## Set task
Copy out all of the data exactly as it appears.

:::

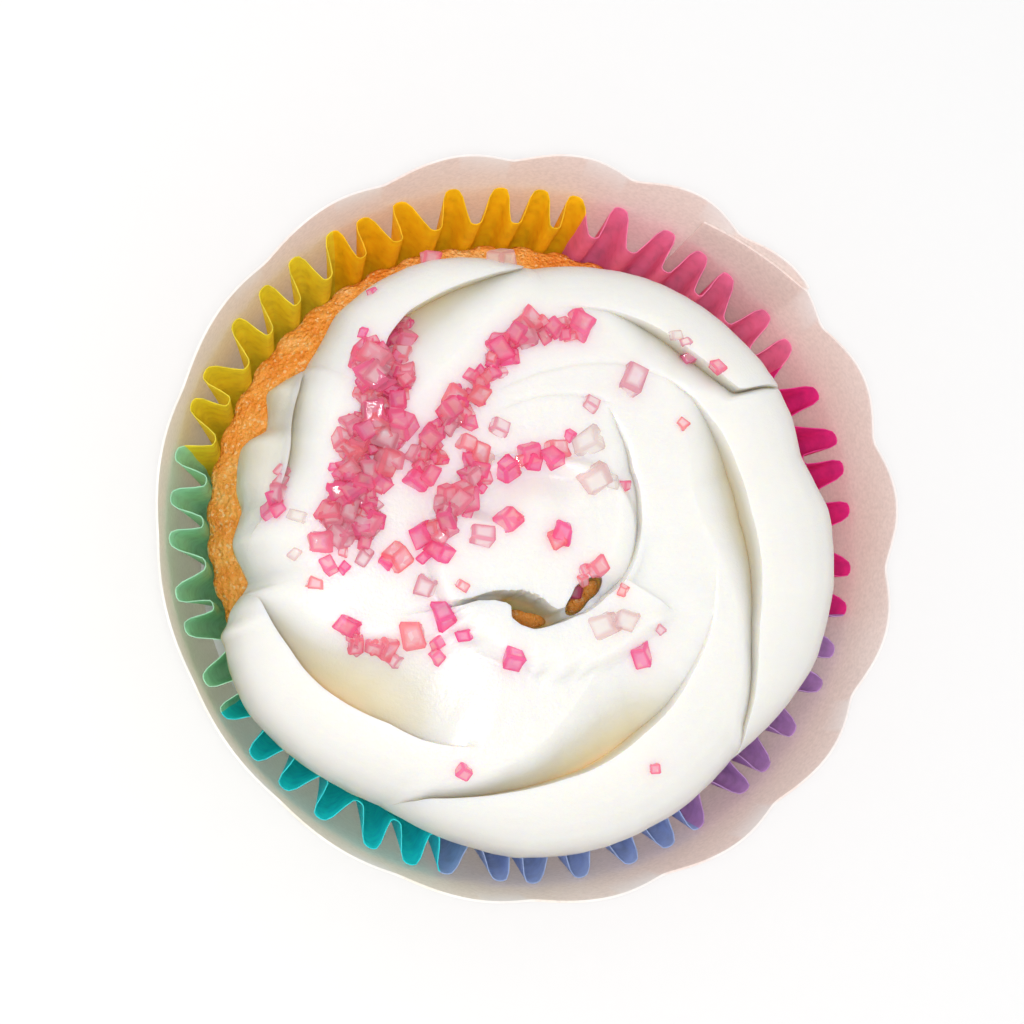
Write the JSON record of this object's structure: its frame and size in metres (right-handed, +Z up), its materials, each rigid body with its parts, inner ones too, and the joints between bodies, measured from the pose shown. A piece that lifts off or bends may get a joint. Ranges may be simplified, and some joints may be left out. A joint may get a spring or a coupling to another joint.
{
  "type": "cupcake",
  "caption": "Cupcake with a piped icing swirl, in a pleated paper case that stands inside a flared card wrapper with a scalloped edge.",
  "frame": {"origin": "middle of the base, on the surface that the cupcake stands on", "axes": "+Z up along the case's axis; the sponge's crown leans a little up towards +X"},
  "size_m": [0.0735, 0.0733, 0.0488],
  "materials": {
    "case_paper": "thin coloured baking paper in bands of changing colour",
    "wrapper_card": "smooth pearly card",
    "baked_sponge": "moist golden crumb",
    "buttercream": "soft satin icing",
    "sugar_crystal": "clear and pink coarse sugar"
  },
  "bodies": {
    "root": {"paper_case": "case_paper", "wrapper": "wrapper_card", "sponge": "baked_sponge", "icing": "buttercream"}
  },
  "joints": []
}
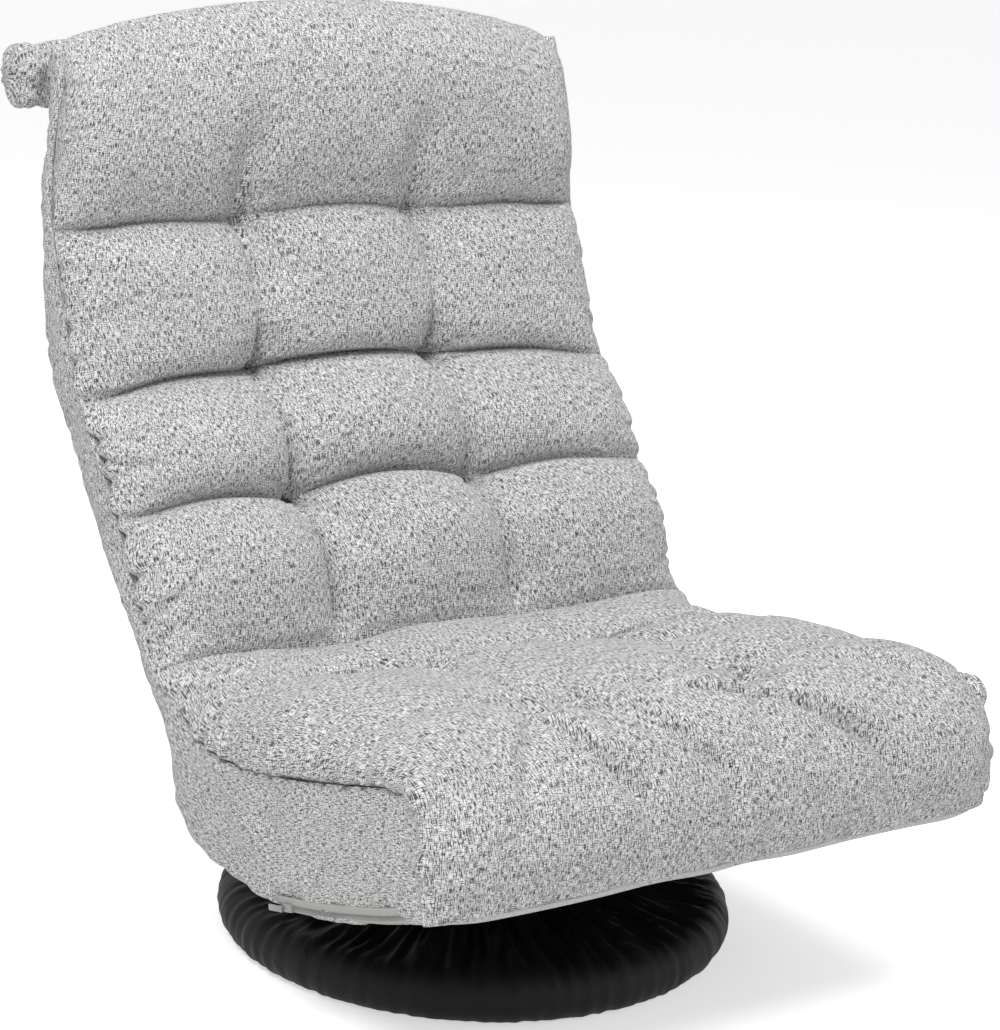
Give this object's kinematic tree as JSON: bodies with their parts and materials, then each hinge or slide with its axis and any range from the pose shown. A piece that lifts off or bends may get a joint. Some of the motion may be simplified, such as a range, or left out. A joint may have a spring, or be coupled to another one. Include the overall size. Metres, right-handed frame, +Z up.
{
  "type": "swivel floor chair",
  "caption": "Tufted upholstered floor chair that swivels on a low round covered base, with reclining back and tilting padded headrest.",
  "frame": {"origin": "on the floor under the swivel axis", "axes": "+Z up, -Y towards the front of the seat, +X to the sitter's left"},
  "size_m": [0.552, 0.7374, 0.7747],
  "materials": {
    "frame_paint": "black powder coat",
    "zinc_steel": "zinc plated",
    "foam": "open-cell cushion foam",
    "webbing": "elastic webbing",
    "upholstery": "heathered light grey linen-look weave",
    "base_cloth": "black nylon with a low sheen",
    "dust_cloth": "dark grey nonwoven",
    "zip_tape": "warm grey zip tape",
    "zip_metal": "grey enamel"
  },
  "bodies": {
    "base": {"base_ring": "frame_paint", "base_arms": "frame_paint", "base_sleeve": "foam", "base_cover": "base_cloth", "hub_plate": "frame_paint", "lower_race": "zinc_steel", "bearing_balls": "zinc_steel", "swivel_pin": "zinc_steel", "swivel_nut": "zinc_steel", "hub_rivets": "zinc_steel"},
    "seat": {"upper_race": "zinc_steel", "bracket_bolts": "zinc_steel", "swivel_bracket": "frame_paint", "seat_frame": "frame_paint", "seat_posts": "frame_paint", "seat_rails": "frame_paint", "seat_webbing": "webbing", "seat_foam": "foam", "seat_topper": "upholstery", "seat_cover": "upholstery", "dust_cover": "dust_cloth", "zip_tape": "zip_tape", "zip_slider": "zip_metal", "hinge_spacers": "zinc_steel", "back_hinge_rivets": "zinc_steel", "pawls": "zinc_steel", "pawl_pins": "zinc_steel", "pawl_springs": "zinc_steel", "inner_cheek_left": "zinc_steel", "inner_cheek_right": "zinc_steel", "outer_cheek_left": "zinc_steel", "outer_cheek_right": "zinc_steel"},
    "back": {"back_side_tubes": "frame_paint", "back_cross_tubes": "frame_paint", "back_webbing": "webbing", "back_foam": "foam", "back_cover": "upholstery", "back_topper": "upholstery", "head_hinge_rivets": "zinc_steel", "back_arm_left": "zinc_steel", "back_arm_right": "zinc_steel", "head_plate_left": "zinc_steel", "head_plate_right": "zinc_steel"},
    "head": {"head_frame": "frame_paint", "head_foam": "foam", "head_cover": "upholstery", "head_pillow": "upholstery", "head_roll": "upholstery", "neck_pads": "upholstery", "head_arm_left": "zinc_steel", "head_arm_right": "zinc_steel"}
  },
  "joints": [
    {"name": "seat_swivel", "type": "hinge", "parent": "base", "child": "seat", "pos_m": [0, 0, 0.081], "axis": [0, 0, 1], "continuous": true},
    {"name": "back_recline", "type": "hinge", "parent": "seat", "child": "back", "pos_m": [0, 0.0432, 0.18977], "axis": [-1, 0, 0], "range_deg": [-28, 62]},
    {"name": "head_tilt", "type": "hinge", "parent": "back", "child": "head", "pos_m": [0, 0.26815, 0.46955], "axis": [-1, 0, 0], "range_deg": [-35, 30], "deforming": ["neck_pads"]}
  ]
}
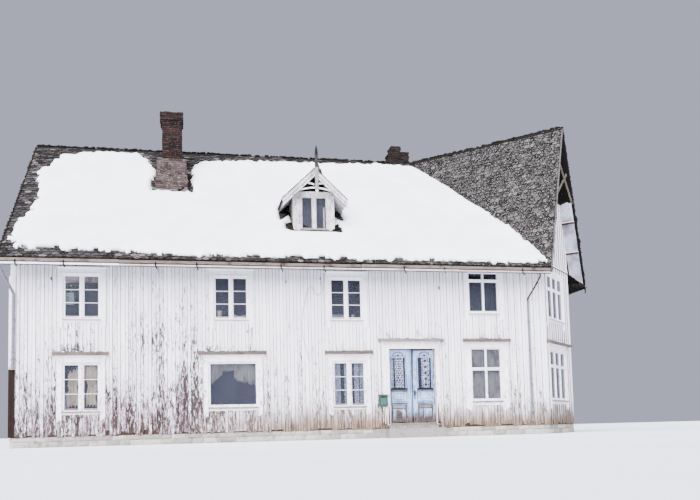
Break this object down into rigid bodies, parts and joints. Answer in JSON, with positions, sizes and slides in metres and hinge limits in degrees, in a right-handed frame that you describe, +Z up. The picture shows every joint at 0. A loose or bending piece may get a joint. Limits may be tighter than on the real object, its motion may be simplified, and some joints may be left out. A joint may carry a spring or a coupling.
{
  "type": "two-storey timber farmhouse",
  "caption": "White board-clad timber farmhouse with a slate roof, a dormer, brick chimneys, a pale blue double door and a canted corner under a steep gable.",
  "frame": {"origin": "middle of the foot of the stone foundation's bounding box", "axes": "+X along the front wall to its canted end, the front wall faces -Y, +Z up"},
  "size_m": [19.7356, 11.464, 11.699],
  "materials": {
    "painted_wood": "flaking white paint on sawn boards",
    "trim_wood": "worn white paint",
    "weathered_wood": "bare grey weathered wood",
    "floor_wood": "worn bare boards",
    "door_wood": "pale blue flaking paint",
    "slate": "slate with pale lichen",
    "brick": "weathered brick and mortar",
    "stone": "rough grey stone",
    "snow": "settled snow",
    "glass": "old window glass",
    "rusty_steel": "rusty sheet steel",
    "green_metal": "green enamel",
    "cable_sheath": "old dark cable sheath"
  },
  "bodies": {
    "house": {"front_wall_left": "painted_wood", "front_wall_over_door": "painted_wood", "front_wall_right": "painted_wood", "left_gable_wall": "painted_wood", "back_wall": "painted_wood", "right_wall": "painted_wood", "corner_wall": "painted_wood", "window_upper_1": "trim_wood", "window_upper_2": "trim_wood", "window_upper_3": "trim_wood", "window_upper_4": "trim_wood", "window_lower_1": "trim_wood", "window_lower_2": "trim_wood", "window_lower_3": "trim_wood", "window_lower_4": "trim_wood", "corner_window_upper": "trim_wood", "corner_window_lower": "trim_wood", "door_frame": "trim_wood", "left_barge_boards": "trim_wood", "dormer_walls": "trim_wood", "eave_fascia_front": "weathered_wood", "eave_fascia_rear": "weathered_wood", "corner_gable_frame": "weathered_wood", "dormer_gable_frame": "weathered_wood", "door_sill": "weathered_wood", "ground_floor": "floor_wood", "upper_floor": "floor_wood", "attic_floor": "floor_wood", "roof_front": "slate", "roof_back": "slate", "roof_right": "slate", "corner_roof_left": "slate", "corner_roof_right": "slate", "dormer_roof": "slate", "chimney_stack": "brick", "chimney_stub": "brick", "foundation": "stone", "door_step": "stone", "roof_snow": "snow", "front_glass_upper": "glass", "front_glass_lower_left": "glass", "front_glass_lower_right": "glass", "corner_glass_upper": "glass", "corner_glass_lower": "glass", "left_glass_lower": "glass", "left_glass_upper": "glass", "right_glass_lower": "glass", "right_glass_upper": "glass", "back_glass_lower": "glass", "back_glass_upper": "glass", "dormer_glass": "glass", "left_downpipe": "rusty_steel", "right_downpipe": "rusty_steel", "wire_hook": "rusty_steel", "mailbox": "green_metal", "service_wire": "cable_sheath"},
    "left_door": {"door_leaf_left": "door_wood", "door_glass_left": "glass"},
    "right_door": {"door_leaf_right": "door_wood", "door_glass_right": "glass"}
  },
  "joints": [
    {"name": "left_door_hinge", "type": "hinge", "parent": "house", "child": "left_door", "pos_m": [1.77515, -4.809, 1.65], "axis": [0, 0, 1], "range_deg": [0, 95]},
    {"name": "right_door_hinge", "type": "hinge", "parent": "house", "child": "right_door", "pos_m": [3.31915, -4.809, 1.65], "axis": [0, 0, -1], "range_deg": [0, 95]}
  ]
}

:::

## Exercise answer
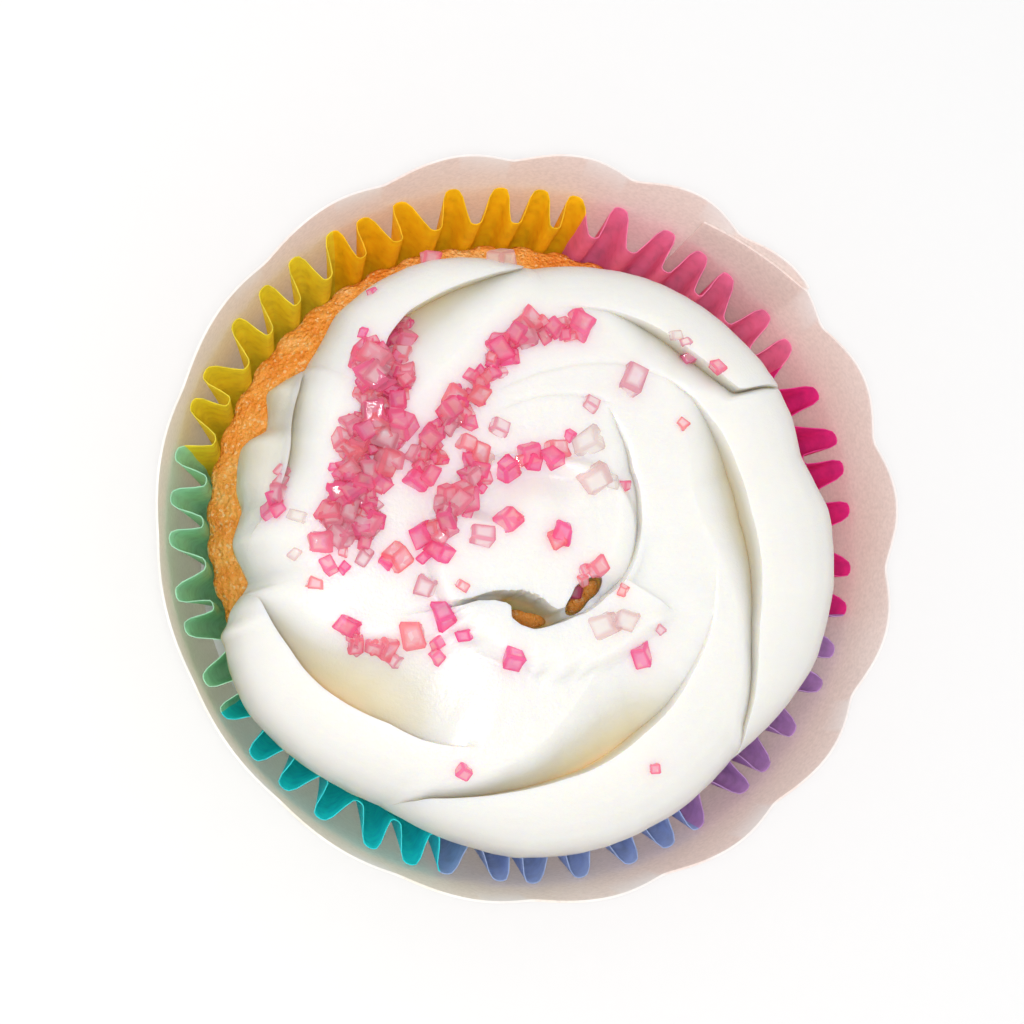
Write the JSON record of this object's structure: its frame and size in metres (right-handed, +Z up), its materials, each rigid body with its parts, inner ones too, and the joints between bodies, measured from the pose shown. A piece that lifts off or bends may get a joint. Ranges may be simplified, and some joints may be left out. A joint may get a spring or a coupling to another joint.
{
  "type": "cupcake",
  "caption": "Cupcake with a piped icing swirl, in a pleated paper case that stands inside a flared card wrapper with a scalloped edge.",
  "frame": {"origin": "middle of the base, on the surface that the cupcake stands on", "axes": "+Z up along the case's axis; the sponge's crown leans a little up towards +X"},
  "size_m": [0.0735, 0.0733, 0.0488],
  "materials": {
    "case_paper": "thin coloured baking paper in bands of changing colour",
    "wrapper_card": "smooth pearly card",
    "baked_sponge": "moist golden crumb",
    "buttercream": "soft satin icing",
    "sugar_crystal": "clear and pink coarse sugar"
  },
  "bodies": {
    "root": {"paper_case": "case_paper", "wrapper": "wrapper_card", "sponge": "baked_sponge", "icing": "buttercream"}
  },
  "joints": []
}
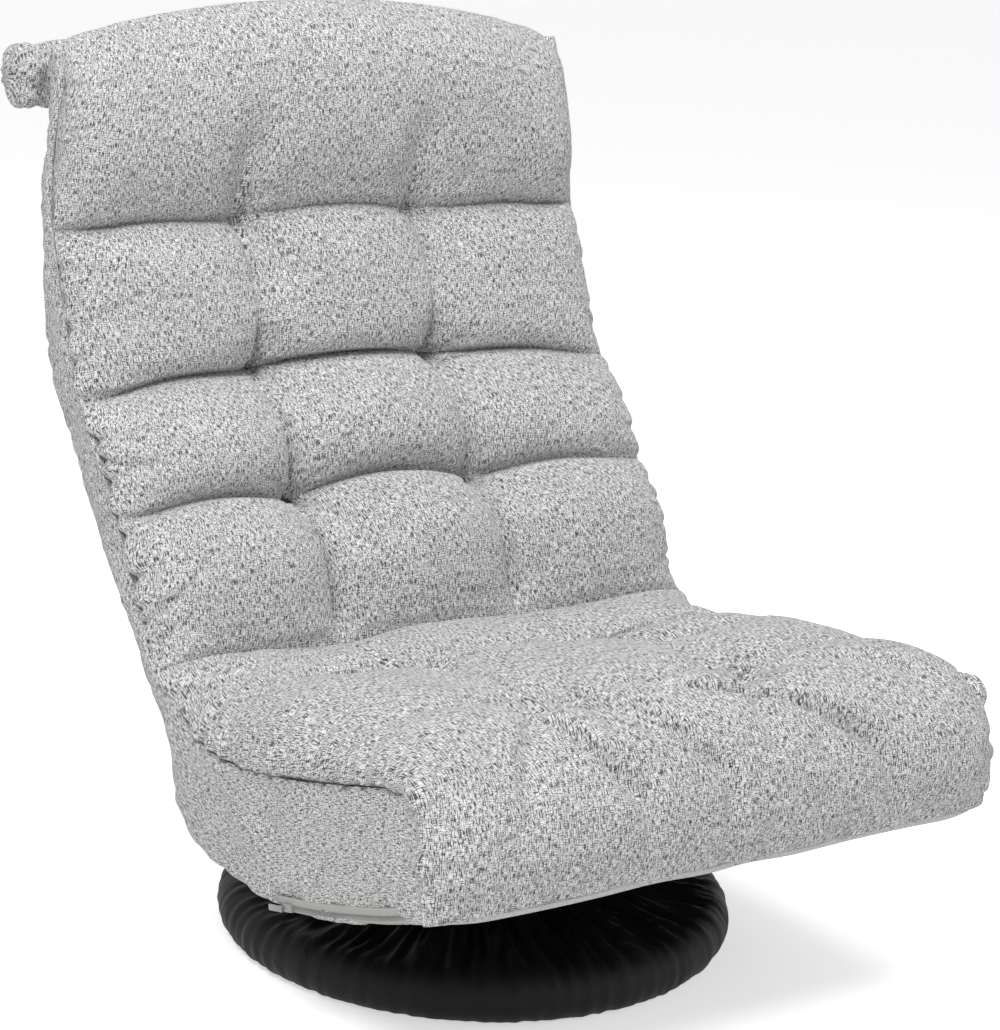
Give this object's kinematic tree as JSON: bodies with their parts and materials, then each hinge or slide with its axis and any range from the pose shown. A piece that lifts off or bends may get a joint. Some of the motion may be simplified, such as a range, or left out. A joint may have a spring, or be coupled to another one. Include the overall size. Metres, right-handed frame, +Z up.
{
  "type": "swivel floor chair",
  "caption": "Tufted upholstered floor chair that swivels on a low round covered base, with reclining back and tilting padded headrest.",
  "frame": {"origin": "on the floor under the swivel axis", "axes": "+Z up, -Y towards the front of the seat, +X to the sitter's left"},
  "size_m": [0.552, 0.7374, 0.7747],
  "materials": {
    "frame_paint": "black powder coat",
    "zinc_steel": "zinc plated",
    "foam": "open-cell cushion foam",
    "webbing": "elastic webbing",
    "upholstery": "heathered light grey linen-look weave",
    "base_cloth": "black nylon with a low sheen",
    "dust_cloth": "dark grey nonwoven",
    "zip_tape": "warm grey zip tape",
    "zip_metal": "grey enamel"
  },
  "bodies": {
    "base": {"base_ring": "frame_paint", "base_arms": "frame_paint", "base_sleeve": "foam", "base_cover": "base_cloth", "hub_plate": "frame_paint", "lower_race": "zinc_steel", "bearing_balls": "zinc_steel", "swivel_pin": "zinc_steel", "swivel_nut": "zinc_steel", "hub_rivets": "zinc_steel"},
    "seat": {"upper_race": "zinc_steel", "bracket_bolts": "zinc_steel", "swivel_bracket": "frame_paint", "seat_frame": "frame_paint", "seat_posts": "frame_paint", "seat_rails": "frame_paint", "seat_webbing": "webbing", "seat_foam": "foam", "seat_topper": "upholstery", "seat_cover": "upholstery", "dust_cover": "dust_cloth", "zip_tape": "zip_tape", "zip_slider": "zip_metal", "hinge_spacers": "zinc_steel", "back_hinge_rivets": "zinc_steel", "pawls": "zinc_steel", "pawl_pins": "zinc_steel", "pawl_springs": "zinc_steel", "inner_cheek_left": "zinc_steel", "inner_cheek_right": "zinc_steel", "outer_cheek_left": "zinc_steel", "outer_cheek_right": "zinc_steel"},
    "back": {"back_side_tubes": "frame_paint", "back_cross_tubes": "frame_paint", "back_webbing": "webbing", "back_foam": "foam", "back_cover": "upholstery", "back_topper": "upholstery", "head_hinge_rivets": "zinc_steel", "back_arm_left": "zinc_steel", "back_arm_right": "zinc_steel", "head_plate_left": "zinc_steel", "head_plate_right": "zinc_steel"},
    "head": {"head_frame": "frame_paint", "head_foam": "foam", "head_cover": "upholstery", "head_pillow": "upholstery", "head_roll": "upholstery", "neck_pads": "upholstery", "head_arm_left": "zinc_steel", "head_arm_right": "zinc_steel"}
  },
  "joints": [
    {"name": "seat_swivel", "type": "hinge", "parent": "base", "child": "seat", "pos_m": [0, 0, 0.081], "axis": [0, 0, 1], "continuous": true},
    {"name": "back_recline", "type": "hinge", "parent": "seat", "child": "back", "pos_m": [0, 0.0432, 0.18977], "axis": [-1, 0, 0], "range_deg": [-28, 62]},
    {"name": "head_tilt", "type": "hinge", "parent": "back", "child": "head", "pos_m": [0, 0.26815, 0.46955], "axis": [-1, 0, 0], "range_deg": [-35, 30], "deforming": ["neck_pads"]}
  ]
}
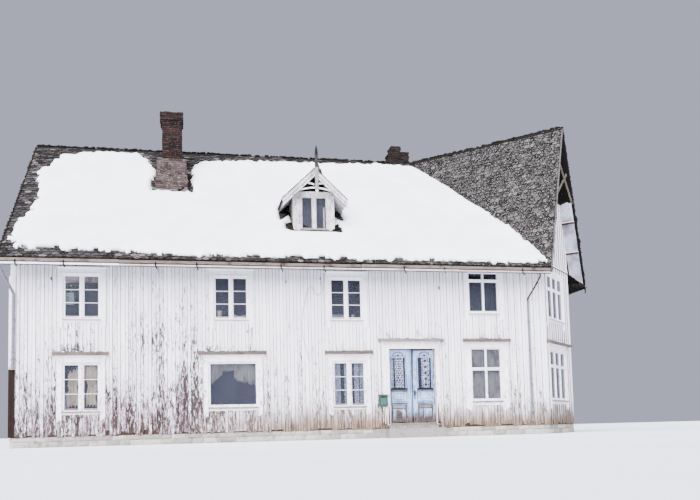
Break this object down into rigid bodies, parts and joints. Answer in JSON, with positions, sizes and slides in metres and hinge limits in degrees, in a right-handed frame that you describe, +Z up. The picture shows every joint at 0. A loose or bending piece may get a joint. Limits may be tighter than on the real object, its motion may be simplified, and some joints may be left out. A joint may carry a spring or a coupling.
{
  "type": "two-storey timber farmhouse",
  "caption": "White board-clad timber farmhouse with a slate roof, a dormer, brick chimneys, a pale blue double door and a canted corner under a steep gable.",
  "frame": {"origin": "middle of the foot of the stone foundation's bounding box", "axes": "+X along the front wall to its canted end, the front wall faces -Y, +Z up"},
  "size_m": [19.7356, 11.464, 11.699],
  "materials": {
    "painted_wood": "flaking white paint on sawn boards",
    "trim_wood": "worn white paint",
    "weathered_wood": "bare grey weathered wood",
    "floor_wood": "worn bare boards",
    "door_wood": "pale blue flaking paint",
    "slate": "slate with pale lichen",
    "brick": "weathered brick and mortar",
    "stone": "rough grey stone",
    "snow": "settled snow",
    "glass": "old window glass",
    "rusty_steel": "rusty sheet steel",
    "green_metal": "green enamel",
    "cable_sheath": "old dark cable sheath"
  },
  "bodies": {
    "house": {"front_wall_left": "painted_wood", "front_wall_over_door": "painted_wood", "front_wall_right": "painted_wood", "left_gable_wall": "painted_wood", "back_wall": "painted_wood", "right_wall": "painted_wood", "corner_wall": "painted_wood", "window_upper_1": "trim_wood", "window_upper_2": "trim_wood", "window_upper_3": "trim_wood", "window_upper_4": "trim_wood", "window_lower_1": "trim_wood", "window_lower_2": "trim_wood", "window_lower_3": "trim_wood", "window_lower_4": "trim_wood", "corner_window_upper": "trim_wood", "corner_window_lower": "trim_wood", "door_frame": "trim_wood", "left_barge_boards": "trim_wood", "dormer_walls": "trim_wood", "eave_fascia_front": "weathered_wood", "eave_fascia_rear": "weathered_wood", "corner_gable_frame": "weathered_wood", "dormer_gable_frame": "weathered_wood", "door_sill": "weathered_wood", "ground_floor": "floor_wood", "upper_floor": "floor_wood", "attic_floor": "floor_wood", "roof_front": "slate", "roof_back": "slate", "roof_right": "slate", "corner_roof_left": "slate", "corner_roof_right": "slate", "dormer_roof": "slate", "chimney_stack": "brick", "chimney_stub": "brick", "foundation": "stone", "door_step": "stone", "roof_snow": "snow", "front_glass_upper": "glass", "front_glass_lower_left": "glass", "front_glass_lower_right": "glass", "corner_glass_upper": "glass", "corner_glass_lower": "glass", "left_glass_lower": "glass", "left_glass_upper": "glass", "right_glass_lower": "glass", "right_glass_upper": "glass", "back_glass_lower": "glass", "back_glass_upper": "glass", "dormer_glass": "glass", "left_downpipe": "rusty_steel", "right_downpipe": "rusty_steel", "wire_hook": "rusty_steel", "mailbox": "green_metal", "service_wire": "cable_sheath"},
    "left_door": {"door_leaf_left": "door_wood", "door_glass_left": "glass"},
    "right_door": {"door_leaf_right": "door_wood", "door_glass_right": "glass"}
  },
  "joints": [
    {"name": "left_door_hinge", "type": "hinge", "parent": "house", "child": "left_door", "pos_m": [1.77515, -4.809, 1.65], "axis": [0, 0, 1], "range_deg": [0, 95]},
    {"name": "right_door_hinge", "type": "hinge", "parent": "house", "child": "right_door", "pos_m": [3.31915, -4.809, 1.65], "axis": [0, 0, -1], "range_deg": [0, 95]}
  ]
}